Task to carry out:
Reproduce all of the material exactly as shown.

-- START OF Source material --

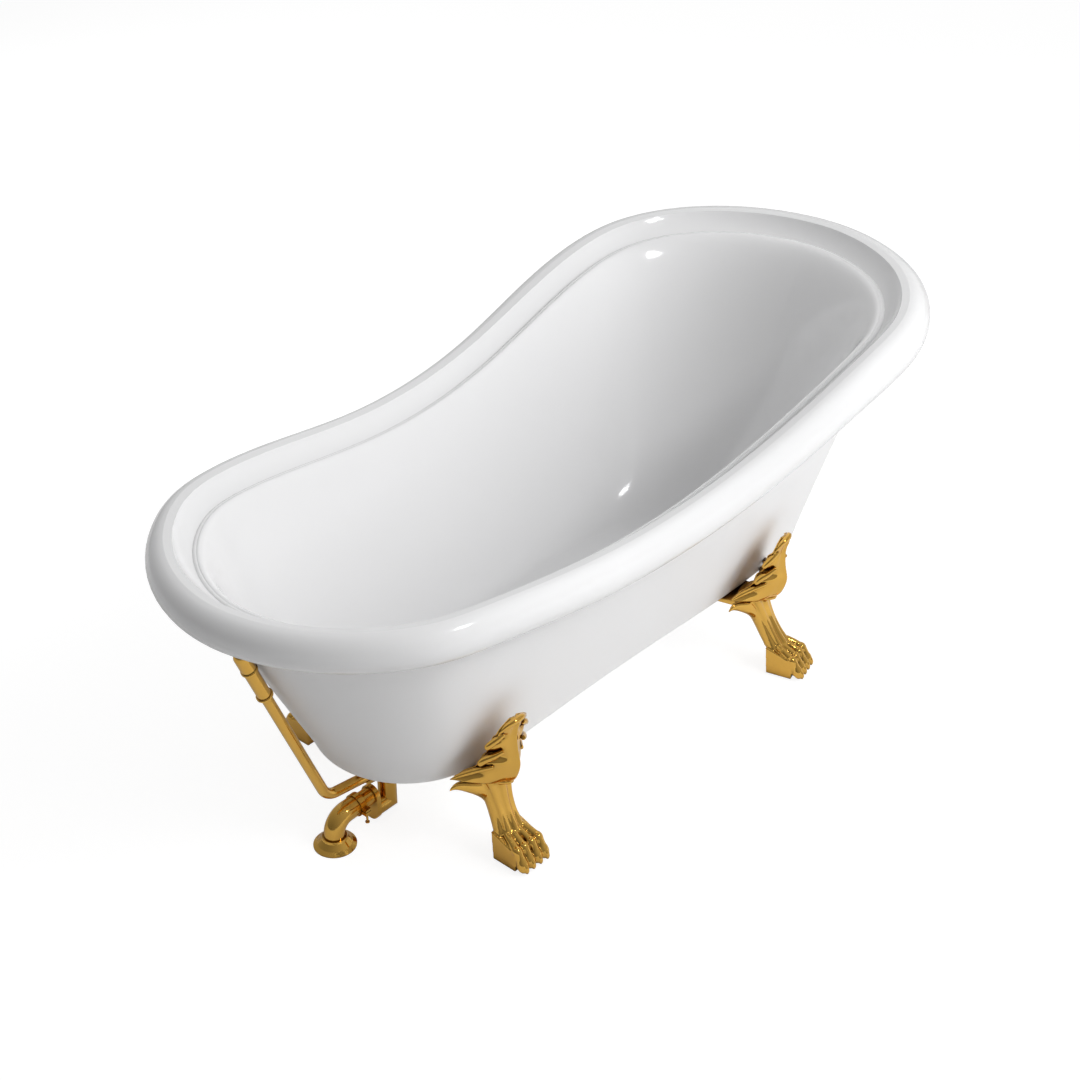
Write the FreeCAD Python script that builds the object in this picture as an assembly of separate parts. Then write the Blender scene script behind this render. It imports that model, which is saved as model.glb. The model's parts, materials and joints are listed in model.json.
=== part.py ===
"""Slipper bathtub on four claw feet, with an exposed waste and overflow.

Frame: millimetres, +Z up, the floor is z = 0. +X runs to the high head end, and the waste
and its riser stand at the foot end, -X, in the middle plane y = 0.
"""
import FreeCAD, Part
import math
import os

from FreeCAD import Placement, Rotation, Vector

os.makedirs("parts", exist_ok=True)

X_AXIS = Vector(1, 0, 0)
Y_AXIS = Vector(0, 1, 0)
Z_AXIS = Vector(0, 0, 1)

# ---------------------------------------------------------------- driving dimensions
# Rim: plan of the opening, measured at the inner edge of the flat band on top of the rim.
RIM_FOOT_X = -803.0             # foot end of the opening
RIM_HEAD_X = 787.0              # head end of the opening
RIM_FOOT_ROUND = 267.0          # length of the rounded foot end
RIM_HEAD_ROUND = 349.0          # length of the rounded head end
RIM_FOOT_HALF_WIDTH = 295.0     # half width where the foot end's rounding starts
RIM_HEAD_HALF_WIDTH = 337.0     # half width where the head end's rounding starts
RIM_ROUND_POWER = 1.92          # 2 is an ellipse, less is more pointed
RIM_HEIGHTS = (610.0, 605.0, 585.0, 562.0, 591.0, 653.0, 691.0, 702.0)  # evenly, foot to head
BAND_WIDTH = 14.0
BAND_RISE = 2.0                 # the band's outer edge stands this much higher
ROLL_WIDTH_MID = 25.0
ROLL_WIDTH_FOOT = 33.0
ROLL_WIDTH_HEAD = 49.0
ROLL_DEPTH_FOOT = 66.0
ROLL_DEPTH_HEAD = 94.0
COVE_WIDTH = 32.0               # hollow between the band and the basin wall
COVE_DEPTH = 34.0
SHEET = 5.0                     # thickness of both mouldings

# Basin floor
FLOOR_Z = 190.0
FLOOR_FOOT_X = -540.0
FLOOR_HEAD_X = 330.0
FLOOR_FOOT_ROUND = 115.0
FLOOR_HEAD_ROUND = 190.0
FLOOR_FOOT_HALF_WIDTH = 108.0
FLOOR_HEAD_HALF_WIDTH = 122.0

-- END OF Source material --

Solution to the exercise:
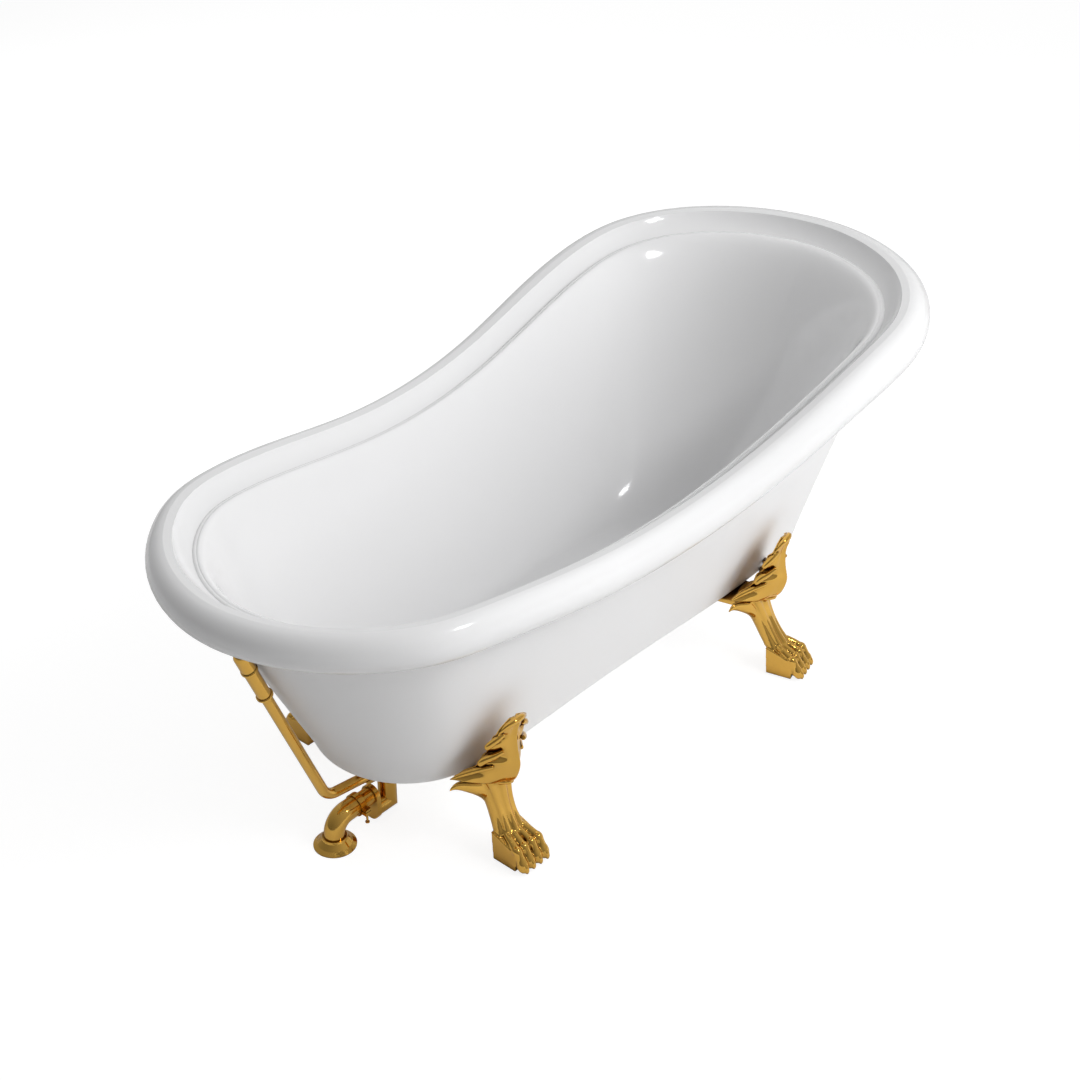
Write the FreeCAD Python script that builds the object in this picture as an assembly of separate parts. Then write the Blender scene script behind this render. It imports that model, which is saved as model.glb. The model's parts, materials and joints are listed in model.json.
=== part.py ===
"""Slipper bathtub on four claw feet, with an exposed waste and overflow.

Frame: millimetres, +Z up, the floor is z = 0. +X runs to the high head end, and the waste
and its riser stand at the foot end, -X, in the middle plane y = 0.
"""
import FreeCAD, Part
import math
import os

from FreeCAD import Placement, Rotation, Vector

os.makedirs("parts", exist_ok=True)

X_AXIS = Vector(1, 0, 0)
Y_AXIS = Vector(0, 1, 0)
Z_AXIS = Vector(0, 0, 1)

# ---------------------------------------------------------------- driving dimensions
# Rim: plan of the opening, measured at the inner edge of the flat band on top of the rim.
RIM_FOOT_X = -803.0             # foot end of the opening
RIM_HEAD_X = 787.0              # head end of the opening
RIM_FOOT_ROUND = 267.0          # length of the rounded foot end
RIM_HEAD_ROUND = 349.0          # length of the rounded head end
RIM_FOOT_HALF_WIDTH = 295.0     # half width where the foot end's rounding starts
RIM_HEAD_HALF_WIDTH = 337.0     # half width where the head end's rounding starts
RIM_ROUND_POWER = 1.92          # 2 is an ellipse, less is more pointed
RIM_HEIGHTS = (610.0, 605.0, 585.0, 562.0, 591.0, 653.0, 691.0, 702.0)  # evenly, foot to head
BAND_WIDTH = 14.0
BAND_RISE = 2.0                 # the band's outer edge stands this much higher
ROLL_WIDTH_MID = 25.0
ROLL_WIDTH_FOOT = 33.0
ROLL_WIDTH_HEAD = 49.0
ROLL_DEPTH_FOOT = 66.0
ROLL_DEPTH_HEAD = 94.0
COVE_WIDTH = 32.0               # hollow between the band and the basin wall
COVE_DEPTH = 34.0
SHEET = 5.0                     # thickness of both mouldings

# Basin floor
FLOOR_Z = 190.0
FLOOR_FOOT_X = -540.0
FLOOR_HEAD_X = 330.0
FLOOR_FOOT_ROUND = 115.0
FLOOR_HEAD_ROUND = 190.0
FLOOR_FOOT_HALF_WIDTH = 108.0
FLOOR_HEAD_HALF_WIDTH = 122.0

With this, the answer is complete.